Exercise task
Report back each line of the records that contains the string "from".
#### Available records
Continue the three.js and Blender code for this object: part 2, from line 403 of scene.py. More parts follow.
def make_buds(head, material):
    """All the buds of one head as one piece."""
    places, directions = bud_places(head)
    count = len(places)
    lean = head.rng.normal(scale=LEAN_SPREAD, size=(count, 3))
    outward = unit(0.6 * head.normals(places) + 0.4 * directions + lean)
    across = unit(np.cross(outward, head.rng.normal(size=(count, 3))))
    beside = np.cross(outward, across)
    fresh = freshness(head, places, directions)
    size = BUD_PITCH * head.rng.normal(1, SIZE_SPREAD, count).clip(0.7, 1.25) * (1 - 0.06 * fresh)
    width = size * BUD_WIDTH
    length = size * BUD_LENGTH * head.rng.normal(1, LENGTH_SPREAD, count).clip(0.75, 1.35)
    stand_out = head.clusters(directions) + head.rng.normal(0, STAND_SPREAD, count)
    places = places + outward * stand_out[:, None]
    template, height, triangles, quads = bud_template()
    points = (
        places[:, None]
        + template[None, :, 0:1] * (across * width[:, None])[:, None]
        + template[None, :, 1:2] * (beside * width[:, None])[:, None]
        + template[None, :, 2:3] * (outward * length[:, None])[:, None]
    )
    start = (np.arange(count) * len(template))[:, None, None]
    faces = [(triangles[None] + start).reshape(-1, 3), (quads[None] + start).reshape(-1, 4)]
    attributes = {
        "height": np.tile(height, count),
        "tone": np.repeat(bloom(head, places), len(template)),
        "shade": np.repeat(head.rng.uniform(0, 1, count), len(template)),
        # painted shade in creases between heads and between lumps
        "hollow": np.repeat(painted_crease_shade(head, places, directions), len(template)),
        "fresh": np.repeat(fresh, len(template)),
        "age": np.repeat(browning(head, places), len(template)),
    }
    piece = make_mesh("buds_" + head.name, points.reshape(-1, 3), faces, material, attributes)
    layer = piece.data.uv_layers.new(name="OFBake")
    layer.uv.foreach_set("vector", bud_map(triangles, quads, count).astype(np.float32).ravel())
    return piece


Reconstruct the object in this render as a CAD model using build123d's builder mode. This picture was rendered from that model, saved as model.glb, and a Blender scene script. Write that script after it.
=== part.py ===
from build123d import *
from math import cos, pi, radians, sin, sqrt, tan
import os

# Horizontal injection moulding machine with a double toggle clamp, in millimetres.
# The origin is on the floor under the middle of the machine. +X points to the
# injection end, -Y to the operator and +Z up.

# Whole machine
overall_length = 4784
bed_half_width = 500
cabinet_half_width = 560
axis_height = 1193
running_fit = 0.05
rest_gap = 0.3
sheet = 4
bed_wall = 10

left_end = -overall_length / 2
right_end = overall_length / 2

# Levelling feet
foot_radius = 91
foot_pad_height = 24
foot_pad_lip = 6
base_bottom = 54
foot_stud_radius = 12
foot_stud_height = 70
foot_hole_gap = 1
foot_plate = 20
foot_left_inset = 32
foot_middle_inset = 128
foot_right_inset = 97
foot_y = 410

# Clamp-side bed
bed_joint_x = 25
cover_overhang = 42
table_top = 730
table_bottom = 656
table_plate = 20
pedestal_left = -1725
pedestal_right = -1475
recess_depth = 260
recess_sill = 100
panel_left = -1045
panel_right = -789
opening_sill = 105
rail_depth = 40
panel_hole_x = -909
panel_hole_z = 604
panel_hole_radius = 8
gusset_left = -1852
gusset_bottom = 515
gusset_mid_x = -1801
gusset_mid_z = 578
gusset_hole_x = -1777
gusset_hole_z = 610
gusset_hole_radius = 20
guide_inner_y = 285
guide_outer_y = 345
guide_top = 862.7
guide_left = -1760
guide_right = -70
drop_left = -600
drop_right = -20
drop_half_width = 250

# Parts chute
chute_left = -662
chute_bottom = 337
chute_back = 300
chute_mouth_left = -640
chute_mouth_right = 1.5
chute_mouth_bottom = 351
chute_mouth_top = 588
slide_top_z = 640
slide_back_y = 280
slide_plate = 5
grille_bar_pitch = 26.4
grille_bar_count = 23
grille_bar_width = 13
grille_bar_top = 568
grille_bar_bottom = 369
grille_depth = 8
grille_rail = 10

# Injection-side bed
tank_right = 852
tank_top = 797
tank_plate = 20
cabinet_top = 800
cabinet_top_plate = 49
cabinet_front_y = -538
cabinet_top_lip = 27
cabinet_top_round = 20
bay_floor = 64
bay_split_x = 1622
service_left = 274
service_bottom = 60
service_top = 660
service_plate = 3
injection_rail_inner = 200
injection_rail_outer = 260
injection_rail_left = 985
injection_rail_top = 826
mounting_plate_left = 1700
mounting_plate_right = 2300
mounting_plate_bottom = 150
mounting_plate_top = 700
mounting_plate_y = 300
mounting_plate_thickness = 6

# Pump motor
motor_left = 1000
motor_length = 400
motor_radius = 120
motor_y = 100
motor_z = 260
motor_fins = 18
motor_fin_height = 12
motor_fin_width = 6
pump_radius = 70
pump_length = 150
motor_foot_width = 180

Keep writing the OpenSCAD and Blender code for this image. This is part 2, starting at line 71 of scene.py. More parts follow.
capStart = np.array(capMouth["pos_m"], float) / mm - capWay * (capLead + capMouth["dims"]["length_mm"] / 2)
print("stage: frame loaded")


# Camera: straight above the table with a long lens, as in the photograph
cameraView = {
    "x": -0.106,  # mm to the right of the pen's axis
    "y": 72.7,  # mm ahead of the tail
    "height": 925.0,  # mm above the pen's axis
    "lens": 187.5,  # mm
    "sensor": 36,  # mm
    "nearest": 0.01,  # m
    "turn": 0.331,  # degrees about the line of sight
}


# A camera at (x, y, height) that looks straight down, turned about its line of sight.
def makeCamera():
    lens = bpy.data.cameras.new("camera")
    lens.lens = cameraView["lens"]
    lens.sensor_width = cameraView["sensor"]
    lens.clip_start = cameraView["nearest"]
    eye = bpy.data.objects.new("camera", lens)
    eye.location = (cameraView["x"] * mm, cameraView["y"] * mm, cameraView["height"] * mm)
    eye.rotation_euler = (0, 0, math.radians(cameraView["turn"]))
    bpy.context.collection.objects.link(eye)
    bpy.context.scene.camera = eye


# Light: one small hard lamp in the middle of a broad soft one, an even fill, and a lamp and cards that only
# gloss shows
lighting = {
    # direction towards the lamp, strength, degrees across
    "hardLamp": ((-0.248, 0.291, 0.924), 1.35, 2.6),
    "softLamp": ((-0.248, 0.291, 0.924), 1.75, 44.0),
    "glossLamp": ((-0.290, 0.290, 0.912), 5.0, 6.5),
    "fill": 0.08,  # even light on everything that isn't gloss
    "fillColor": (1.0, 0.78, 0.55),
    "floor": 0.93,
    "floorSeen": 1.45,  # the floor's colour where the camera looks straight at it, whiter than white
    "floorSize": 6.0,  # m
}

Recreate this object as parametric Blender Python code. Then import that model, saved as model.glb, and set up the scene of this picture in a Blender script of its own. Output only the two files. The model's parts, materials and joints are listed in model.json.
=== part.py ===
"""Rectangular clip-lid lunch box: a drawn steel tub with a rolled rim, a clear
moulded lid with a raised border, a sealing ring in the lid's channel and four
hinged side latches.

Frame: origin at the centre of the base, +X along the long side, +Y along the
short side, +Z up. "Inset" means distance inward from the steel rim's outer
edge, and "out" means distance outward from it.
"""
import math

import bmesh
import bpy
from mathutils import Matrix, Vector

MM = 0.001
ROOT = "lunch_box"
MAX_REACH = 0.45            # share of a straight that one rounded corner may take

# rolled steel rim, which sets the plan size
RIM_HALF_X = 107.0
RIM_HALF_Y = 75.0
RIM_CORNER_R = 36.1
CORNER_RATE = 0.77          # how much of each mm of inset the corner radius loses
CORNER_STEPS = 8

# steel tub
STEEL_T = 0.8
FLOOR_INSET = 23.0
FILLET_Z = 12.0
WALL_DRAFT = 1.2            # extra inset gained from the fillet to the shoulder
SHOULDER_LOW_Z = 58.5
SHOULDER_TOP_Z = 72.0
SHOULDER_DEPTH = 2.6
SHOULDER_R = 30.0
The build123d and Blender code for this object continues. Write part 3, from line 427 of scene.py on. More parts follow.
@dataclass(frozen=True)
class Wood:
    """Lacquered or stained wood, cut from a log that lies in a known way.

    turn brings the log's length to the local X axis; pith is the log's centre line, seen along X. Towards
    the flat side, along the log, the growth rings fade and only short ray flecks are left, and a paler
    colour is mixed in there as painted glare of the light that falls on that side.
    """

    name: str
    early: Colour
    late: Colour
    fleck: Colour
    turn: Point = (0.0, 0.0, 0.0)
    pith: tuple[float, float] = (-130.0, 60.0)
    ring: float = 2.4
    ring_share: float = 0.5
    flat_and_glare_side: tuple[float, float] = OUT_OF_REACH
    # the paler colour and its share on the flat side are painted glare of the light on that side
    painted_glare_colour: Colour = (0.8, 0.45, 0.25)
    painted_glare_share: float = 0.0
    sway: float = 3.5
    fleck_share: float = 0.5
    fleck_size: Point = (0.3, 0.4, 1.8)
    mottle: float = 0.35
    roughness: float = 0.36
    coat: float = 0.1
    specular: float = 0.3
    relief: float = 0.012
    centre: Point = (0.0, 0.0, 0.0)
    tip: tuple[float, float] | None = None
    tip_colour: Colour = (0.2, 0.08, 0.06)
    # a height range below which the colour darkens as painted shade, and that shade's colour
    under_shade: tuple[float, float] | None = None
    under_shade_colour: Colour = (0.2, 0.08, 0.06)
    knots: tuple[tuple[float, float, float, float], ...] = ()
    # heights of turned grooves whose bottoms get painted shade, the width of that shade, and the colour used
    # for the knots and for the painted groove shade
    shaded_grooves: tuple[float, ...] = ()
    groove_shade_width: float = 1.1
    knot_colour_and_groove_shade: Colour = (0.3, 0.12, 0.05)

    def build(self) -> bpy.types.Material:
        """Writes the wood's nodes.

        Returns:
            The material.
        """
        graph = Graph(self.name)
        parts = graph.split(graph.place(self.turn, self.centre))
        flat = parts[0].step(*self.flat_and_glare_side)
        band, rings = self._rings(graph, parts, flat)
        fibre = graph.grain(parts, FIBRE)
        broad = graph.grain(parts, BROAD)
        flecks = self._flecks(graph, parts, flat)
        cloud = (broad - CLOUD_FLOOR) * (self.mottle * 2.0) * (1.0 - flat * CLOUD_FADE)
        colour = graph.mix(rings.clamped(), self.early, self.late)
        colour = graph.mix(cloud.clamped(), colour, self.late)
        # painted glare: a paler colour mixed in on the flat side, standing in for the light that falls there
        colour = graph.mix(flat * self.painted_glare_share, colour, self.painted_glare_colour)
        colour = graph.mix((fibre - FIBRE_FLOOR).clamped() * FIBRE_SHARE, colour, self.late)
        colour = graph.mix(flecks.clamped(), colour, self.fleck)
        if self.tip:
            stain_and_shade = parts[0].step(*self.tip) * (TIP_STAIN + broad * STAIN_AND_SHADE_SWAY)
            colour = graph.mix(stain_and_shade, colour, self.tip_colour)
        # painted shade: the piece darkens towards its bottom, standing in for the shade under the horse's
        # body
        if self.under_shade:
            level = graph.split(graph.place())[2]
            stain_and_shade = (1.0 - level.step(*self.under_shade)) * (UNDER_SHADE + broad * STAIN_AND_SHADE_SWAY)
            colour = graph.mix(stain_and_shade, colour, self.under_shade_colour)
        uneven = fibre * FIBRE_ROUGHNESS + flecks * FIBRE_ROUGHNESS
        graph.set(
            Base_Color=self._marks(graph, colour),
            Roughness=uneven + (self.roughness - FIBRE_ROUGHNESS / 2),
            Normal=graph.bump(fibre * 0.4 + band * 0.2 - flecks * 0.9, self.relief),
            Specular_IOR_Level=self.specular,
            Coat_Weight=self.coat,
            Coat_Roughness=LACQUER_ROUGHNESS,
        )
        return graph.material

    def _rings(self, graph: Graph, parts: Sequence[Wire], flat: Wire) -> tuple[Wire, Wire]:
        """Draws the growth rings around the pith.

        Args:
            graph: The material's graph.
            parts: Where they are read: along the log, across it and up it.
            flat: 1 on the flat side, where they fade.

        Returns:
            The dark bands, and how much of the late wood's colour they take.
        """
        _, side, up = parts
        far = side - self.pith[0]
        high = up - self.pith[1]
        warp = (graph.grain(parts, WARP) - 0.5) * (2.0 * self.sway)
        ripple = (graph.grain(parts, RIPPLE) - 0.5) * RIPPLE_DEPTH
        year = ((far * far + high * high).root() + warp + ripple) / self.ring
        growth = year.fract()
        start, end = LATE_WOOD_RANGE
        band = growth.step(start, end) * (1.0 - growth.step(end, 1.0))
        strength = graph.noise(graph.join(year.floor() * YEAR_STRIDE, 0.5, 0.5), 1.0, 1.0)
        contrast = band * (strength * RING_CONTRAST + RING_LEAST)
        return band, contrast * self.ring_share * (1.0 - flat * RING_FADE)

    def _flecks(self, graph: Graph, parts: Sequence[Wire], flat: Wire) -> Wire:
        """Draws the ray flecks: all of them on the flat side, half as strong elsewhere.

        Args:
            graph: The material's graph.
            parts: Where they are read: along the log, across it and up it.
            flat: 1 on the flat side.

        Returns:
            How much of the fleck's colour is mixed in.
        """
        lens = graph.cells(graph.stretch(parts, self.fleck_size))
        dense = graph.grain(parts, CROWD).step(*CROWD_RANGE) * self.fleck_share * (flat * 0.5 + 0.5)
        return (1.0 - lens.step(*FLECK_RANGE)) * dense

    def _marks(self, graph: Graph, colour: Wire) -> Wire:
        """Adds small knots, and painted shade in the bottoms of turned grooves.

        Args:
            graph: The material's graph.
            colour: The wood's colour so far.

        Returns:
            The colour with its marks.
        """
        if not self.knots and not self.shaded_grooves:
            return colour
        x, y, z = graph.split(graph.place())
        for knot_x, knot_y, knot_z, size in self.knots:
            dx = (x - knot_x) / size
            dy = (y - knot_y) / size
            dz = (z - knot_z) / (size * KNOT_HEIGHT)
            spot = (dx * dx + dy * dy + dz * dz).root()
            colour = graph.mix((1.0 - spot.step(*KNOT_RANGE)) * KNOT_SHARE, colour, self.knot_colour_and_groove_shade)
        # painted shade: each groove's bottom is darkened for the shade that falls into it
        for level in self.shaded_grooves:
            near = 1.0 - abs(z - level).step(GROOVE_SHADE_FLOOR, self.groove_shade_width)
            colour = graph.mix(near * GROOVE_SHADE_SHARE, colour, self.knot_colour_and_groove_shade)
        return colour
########
The solution
Continue the three.js and Blender code for this object: part 2, from line 403 of scene.py. More parts follow.
Reconstruct the object in this render as a CAD model using build123d's builder mode. This picture was rendered from that model, saved as model.glb, and a Blender scene script. Write that script after it.
from build123d import *
from math import cos, pi, radians, sin, sqrt, tan
short side, +Z up. "Inset" means distance inward from the steel rim's outer
edge, and "out" means distance outward from it.
from mathutils import Matrix, Vector
WALL_DRAFT = 1.2            # extra inset gained from the fillet to the shoulder
The build123d and Blender code for this object continues. Write part 3, from line 427 of scene.py on. More parts follow.
    """Lacquered or stained wood, cut from a log that lies in a known way.